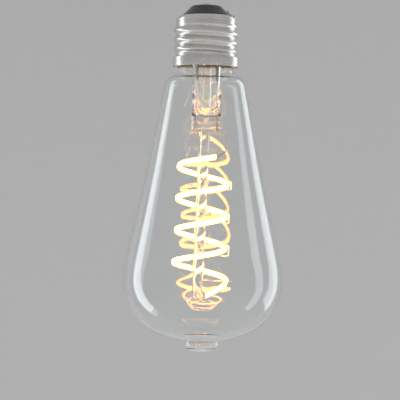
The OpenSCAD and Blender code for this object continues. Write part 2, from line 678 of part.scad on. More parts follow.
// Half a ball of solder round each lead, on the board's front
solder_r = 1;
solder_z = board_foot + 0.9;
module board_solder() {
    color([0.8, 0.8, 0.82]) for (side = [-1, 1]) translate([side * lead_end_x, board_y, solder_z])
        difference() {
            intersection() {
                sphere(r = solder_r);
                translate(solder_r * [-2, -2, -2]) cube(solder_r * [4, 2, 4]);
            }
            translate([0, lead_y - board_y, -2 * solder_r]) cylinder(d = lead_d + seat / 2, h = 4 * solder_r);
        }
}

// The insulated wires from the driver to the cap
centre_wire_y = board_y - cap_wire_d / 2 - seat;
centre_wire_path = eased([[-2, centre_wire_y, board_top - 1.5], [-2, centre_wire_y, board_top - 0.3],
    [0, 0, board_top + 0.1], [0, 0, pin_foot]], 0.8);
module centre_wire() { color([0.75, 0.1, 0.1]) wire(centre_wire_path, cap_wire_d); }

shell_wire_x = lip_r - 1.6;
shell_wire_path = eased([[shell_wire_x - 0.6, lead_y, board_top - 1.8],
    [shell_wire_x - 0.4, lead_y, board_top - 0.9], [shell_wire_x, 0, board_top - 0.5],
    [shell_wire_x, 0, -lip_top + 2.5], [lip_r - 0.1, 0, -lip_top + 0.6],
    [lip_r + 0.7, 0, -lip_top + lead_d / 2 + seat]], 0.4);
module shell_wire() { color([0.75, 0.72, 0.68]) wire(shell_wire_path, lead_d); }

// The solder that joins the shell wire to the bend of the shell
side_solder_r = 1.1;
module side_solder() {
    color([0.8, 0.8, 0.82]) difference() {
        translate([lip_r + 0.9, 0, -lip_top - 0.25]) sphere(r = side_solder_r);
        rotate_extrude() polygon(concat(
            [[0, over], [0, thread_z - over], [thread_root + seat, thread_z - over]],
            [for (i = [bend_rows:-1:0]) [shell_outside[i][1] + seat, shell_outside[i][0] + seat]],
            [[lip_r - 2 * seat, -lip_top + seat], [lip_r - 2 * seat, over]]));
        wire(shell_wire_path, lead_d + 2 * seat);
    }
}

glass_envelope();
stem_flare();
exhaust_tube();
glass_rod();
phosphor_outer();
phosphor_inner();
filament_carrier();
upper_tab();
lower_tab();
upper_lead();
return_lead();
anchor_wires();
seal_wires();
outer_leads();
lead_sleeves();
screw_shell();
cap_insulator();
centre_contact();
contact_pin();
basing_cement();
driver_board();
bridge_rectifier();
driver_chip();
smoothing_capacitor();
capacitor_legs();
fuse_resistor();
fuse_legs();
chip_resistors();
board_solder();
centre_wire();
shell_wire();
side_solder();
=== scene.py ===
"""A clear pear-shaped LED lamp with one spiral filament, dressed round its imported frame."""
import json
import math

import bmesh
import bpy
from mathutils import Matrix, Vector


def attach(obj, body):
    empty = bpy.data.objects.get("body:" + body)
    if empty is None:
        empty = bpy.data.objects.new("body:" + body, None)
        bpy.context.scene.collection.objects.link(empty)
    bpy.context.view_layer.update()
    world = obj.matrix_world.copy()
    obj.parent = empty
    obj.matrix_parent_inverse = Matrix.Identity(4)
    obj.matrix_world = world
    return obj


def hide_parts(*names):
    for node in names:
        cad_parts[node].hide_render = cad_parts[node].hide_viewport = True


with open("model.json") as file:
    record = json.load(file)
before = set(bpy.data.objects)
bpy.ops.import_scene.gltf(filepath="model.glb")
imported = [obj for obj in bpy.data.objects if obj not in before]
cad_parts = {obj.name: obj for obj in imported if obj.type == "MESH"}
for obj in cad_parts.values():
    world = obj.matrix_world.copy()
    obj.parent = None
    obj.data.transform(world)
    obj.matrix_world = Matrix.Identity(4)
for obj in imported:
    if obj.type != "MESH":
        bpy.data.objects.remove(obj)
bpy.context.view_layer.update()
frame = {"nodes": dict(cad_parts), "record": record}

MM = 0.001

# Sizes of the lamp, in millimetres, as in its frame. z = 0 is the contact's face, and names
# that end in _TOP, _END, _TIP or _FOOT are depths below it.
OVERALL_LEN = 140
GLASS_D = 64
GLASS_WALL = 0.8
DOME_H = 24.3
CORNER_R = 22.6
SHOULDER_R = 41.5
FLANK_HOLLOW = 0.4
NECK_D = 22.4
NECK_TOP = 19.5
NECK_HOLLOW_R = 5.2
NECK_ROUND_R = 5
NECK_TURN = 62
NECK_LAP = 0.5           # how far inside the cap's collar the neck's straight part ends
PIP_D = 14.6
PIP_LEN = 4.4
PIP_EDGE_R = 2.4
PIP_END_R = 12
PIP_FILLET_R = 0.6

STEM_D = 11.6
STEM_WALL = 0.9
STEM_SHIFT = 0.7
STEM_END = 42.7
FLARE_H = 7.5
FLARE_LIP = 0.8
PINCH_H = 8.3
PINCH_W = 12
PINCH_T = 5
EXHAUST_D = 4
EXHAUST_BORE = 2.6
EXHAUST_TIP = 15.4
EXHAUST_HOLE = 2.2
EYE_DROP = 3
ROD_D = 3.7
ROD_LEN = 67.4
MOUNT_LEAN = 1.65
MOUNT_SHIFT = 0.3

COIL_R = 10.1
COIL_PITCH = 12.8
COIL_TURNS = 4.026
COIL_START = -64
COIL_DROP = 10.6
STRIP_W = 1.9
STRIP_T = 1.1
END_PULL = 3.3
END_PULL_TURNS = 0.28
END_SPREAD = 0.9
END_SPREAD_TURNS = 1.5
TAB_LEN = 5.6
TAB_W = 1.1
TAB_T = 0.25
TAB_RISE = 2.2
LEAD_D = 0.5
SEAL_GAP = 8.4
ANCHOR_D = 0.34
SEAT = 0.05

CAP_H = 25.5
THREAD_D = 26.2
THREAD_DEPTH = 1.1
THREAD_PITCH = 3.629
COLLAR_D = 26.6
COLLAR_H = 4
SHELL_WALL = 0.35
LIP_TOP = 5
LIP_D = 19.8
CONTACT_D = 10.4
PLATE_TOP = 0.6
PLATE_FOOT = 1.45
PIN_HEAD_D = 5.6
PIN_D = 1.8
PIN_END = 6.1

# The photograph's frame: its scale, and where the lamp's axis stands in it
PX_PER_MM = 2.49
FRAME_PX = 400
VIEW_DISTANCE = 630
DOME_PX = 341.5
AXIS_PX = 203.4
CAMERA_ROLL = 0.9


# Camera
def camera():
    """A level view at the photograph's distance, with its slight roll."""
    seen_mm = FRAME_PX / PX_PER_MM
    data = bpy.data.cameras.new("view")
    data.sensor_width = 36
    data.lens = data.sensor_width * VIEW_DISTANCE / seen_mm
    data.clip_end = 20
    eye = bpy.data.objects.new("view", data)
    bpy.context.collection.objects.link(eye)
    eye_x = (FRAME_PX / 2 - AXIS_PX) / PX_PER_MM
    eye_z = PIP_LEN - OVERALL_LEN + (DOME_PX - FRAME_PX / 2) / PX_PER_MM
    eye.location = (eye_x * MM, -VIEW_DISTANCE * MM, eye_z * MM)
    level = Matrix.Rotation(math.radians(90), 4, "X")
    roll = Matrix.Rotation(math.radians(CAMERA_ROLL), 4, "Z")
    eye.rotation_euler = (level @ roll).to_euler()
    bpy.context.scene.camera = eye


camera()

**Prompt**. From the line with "glass_envelope();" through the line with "for node in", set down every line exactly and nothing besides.

**Task response**.
glass_envelope();
stem_flare();
exhaust_tube();
glass_rod();
phosphor_outer();
phosphor_inner();
filament_carrier();
upper_tab();
lower_tab();
upper_lead();
return_lead();
anchor_wires();
seal_wires();
outer_leads();
lead_sleeves();
screw_shell();
cap_insulator();
centre_contact();
contact_pin();
basing_cement();
driver_board();
bridge_rectifier();
driver_chip();
smoothing_capacitor();
capacitor_legs();
fuse_resistor();
fuse_legs();
chip_resistors();
board_solder();
centre_wire();
shell_wire();
side_solder();
=== scene.py ===
"""A clear pear-shaped LED lamp with one spiral filament, dressed round its imported frame."""
import json
import math

import bmesh
import bpy
from mathutils import Matrix, Vector


def attach(obj, body):
    empty = bpy.data.objects.get("body:" + body)
    if empty is None:
        empty = bpy.data.objects.new("body:" + body, None)
        bpy.context.scene.collection.objects.link(empty)
    bpy.context.view_layer.update()
    world = obj.matrix_world.copy()
    obj.parent = empty
    obj.matrix_parent_inverse = Matrix.Identity(4)
    obj.matrix_world = world
    return obj


def hide_parts(*names):
    for node in names:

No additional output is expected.